§ **Provided data**
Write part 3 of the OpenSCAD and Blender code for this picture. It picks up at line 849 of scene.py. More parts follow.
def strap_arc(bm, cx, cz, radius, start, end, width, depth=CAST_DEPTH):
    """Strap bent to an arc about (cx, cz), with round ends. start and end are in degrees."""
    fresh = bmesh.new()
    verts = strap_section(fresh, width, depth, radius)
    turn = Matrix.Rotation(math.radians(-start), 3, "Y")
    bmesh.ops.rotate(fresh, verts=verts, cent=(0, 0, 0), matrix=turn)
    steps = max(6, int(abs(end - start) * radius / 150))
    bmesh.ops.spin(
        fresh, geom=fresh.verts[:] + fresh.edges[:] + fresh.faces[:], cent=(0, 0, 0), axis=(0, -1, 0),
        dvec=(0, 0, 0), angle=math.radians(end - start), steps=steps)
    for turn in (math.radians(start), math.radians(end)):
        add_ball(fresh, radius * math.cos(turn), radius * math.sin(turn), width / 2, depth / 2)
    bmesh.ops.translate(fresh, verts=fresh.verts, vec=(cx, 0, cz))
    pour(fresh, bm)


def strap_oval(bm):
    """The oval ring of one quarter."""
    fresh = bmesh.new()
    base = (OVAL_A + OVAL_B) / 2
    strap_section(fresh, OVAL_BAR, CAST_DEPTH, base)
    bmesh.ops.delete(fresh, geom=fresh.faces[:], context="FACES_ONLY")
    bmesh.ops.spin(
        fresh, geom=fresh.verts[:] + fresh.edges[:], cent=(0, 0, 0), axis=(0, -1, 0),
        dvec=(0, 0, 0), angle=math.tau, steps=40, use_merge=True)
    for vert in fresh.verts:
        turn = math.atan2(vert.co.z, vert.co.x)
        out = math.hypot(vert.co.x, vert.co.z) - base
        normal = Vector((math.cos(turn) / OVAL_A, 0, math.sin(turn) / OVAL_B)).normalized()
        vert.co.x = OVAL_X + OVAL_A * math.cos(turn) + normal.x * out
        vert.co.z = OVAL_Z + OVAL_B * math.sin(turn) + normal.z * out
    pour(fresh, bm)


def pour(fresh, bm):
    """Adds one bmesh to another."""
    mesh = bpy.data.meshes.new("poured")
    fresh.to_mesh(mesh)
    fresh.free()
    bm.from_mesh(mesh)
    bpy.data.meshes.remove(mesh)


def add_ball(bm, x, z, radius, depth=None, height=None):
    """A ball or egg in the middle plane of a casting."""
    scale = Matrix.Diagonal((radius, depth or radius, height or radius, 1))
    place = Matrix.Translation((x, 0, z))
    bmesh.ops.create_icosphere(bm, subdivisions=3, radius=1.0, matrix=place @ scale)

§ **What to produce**
Each line of the material must be restated exactly.

§ **Answer**
Write part 3 of the OpenSCAD and Blender code for this picture. It picks up at line 849 of scene.py. More parts follow.
def strap_arc(bm, cx, cz, radius, start, end, width, depth=CAST_DEPTH):
    """Strap bent to an arc about (cx, cz), with round ends. start and end are in degrees."""
    fresh = bmesh.new()
    verts = strap_section(fresh, width, depth, radius)
    turn = Matrix.Rotation(math.radians(-start), 3, "Y")
    bmesh.ops.rotate(fresh, verts=verts, cent=(0, 0, 0), matrix=turn)
    steps = max(6, int(abs(end - start) * radius / 150))
    bmesh.ops.spin(
        fresh, geom=fresh.verts[:] + fresh.edges[:] + fresh.faces[:], cent=(0, 0, 0), axis=(0, -1, 0),
        dvec=(0, 0, 0), angle=math.radians(end - start), steps=steps)
    for turn in (math.radians(start), math.radians(end)):
        add_ball(fresh, radius * math.cos(turn), radius * math.sin(turn), width / 2, depth / 2)
    bmesh.ops.translate(fresh, verts=fresh.verts, vec=(cx, 0, cz))
    pour(fresh, bm)


def strap_oval(bm):
    """The oval ring of one quarter."""
    fresh = bmesh.new()
    base = (OVAL_A + OVAL_B) / 2
    strap_section(fresh, OVAL_BAR, CAST_DEPTH, base)
    bmesh.ops.delete(fresh, geom=fresh.faces[:], context="FACES_ONLY")
    bmesh.ops.spin(
        fresh, geom=fresh.verts[:] + fresh.edges[:], cent=(0, 0, 0), axis=(0, -1, 0),
        dvec=(0, 0, 0), angle=math.tau, steps=40, use_merge=True)
    for vert in fresh.verts:
        turn = math.atan2(vert.co.z, vert.co.x)
        out = math.hypot(vert.co.x, vert.co.z) - base
        normal = Vector((math.cos(turn) / OVAL_A, 0, math.sin(turn) / OVAL_B)).normalized()
        vert.co.x = OVAL_X + OVAL_A * math.cos(turn) + normal.x * out
        vert.co.z = OVAL_Z + OVAL_B * math.sin(turn) + normal.z * out
    pour(fresh, bm)


def pour(fresh, bm):
    """Adds one bmesh to another."""
    mesh = bpy.data.meshes.new("poured")
    fresh.to_mesh(mesh)
    fresh.free()
    bm.from_mesh(mesh)
    bpy.data.meshes.remove(mesh)


def add_ball(bm, x, z, radius, depth=None, height=None):
    """A ball or egg in the middle plane of a casting."""
    scale = Matrix.Diagonal((radius, depth or radius, height or radius, 1))
    place = Matrix.Translation((x, 0, z))
    bmesh.ops.create_icosphere(bm, subdivisions=3, radius=1.0, matrix=place @ scale)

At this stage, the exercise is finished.